Sébastien Lecornu, the French Minister of the Armed Forces, issued his warning from southern Lebanon, a few kilometers from the Israeli border. “Lebanon does not need a war, to say the least,” he said on the first day of his visit to the Land of Cedar. Not to mention that this war could have significant escalatory effects on the entire region.”
The Minister of the Armed Forces is in Lebanon for two days. His trip ends this Friday with several meetings planned, including the interim Prime Minister, Najib Mikati, and the head of the armed forces, Joseph Aoun. Officially, Sébastien Lecornu, who had already visited Beirut last December, is coming to commemorate the 40th anniversary of the Drakkar attack, which occurred on October 23, 1983 and in which 58 French paratroopers died.
Unofficially, this new trip on the part of a French political official is first and foremost a pretext to reaffirm France's attachment to the stability of Lebanon. “An absolute priority for France (…). Lebanon does not need an external war while it is going through a major institutional crisis,” said the minister during his trip to Deir Kifa, in the south of Lebanon, on one of the bases of the Interim Force of the United Nations for Lebanon (UNIFIL). Some 700 French soldiers are deployed there as part of the UN peacekeeping mission on the Lebanese-Israeli border.

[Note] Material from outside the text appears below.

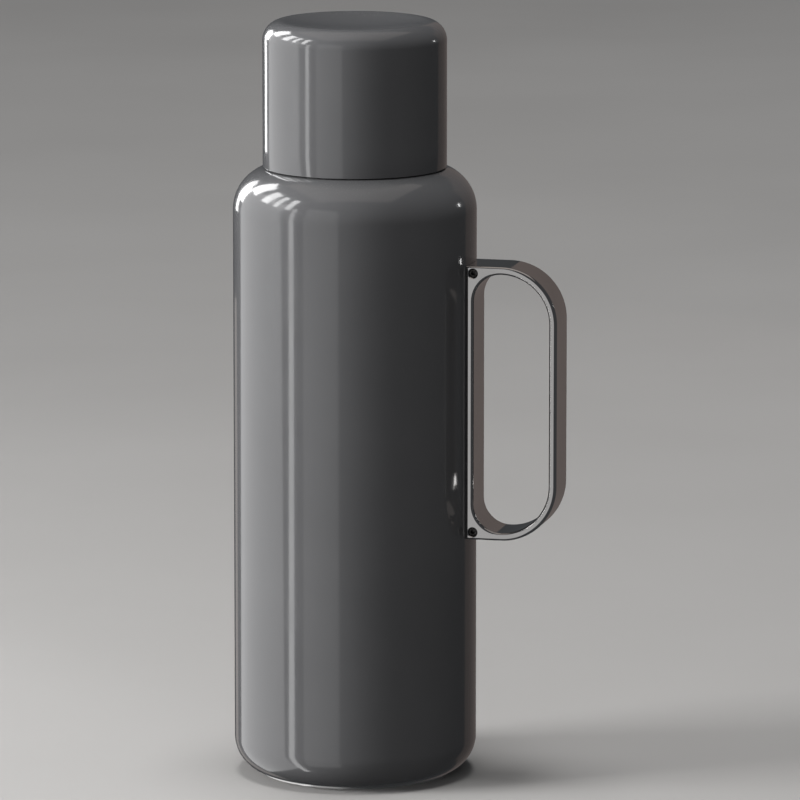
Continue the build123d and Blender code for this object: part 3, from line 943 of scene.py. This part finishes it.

Since the start of the war in Gaza on October 7, there have been daily exchanges of fire between the IDF on one side and Hezbollah and its Palestinian allies on the other. These incidents have already caused the death of 66 people in southern Lebanon, according to a count by Agence France-Presse, including forty-eight Hezbollah fighters. Eight soldiers and one civilian were killed on the Israeli side, according to Israeli authorities.
“At the Lebanese border, the security situation is deteriorating,” worried the French minister. In recent days, Israeli fire has taken place outside the five kilometer zone commonly accepted within the framework of the “rules of engagement” between the belligerents while Hezbollah launched a first surface-to-air missile from Lebanese territory to eliminate an Israeli drone.
The current escalation, however, involves the 10,500 UNIFIL soldiers, who find themselves caught in the crossfire. One of them was seriously injured during a skirmish in the al-Houla region. The headquarters of the Interposition Force, located in Naqoura, on the border, was damaged by a shell explosion. “No one has an interest in putting UNIFIL in an untenable situation since no one has an interest in its departure,” warned the French minister.
A call to order while the growing number of incidents and the fear of the opening of a second front on the Lebanese border are pushing certain countries, members of UNIFIL, to consider a reduction in its missions or even a withdrawal of their soldiers. “The United Nations must take responsibility, particularly for the degree of protection of the soldiers involved. But it is also the responsibility of the actors present on both sides of the border,” said Sébastien Lecornu.
Before continuing: “Shouldn’t UNIFIL stop its patrols? No, quite the contrary. It is now that we need deterrence (which it provides on the ground, Editor’s note) to precisely avoid escalation.” The speech by Hassan Nasrallah, the leader of Hezbollah, who is due to speak this Friday, for the first time since the start of the war, will say whether the numerous calls for de-escalation have been heard.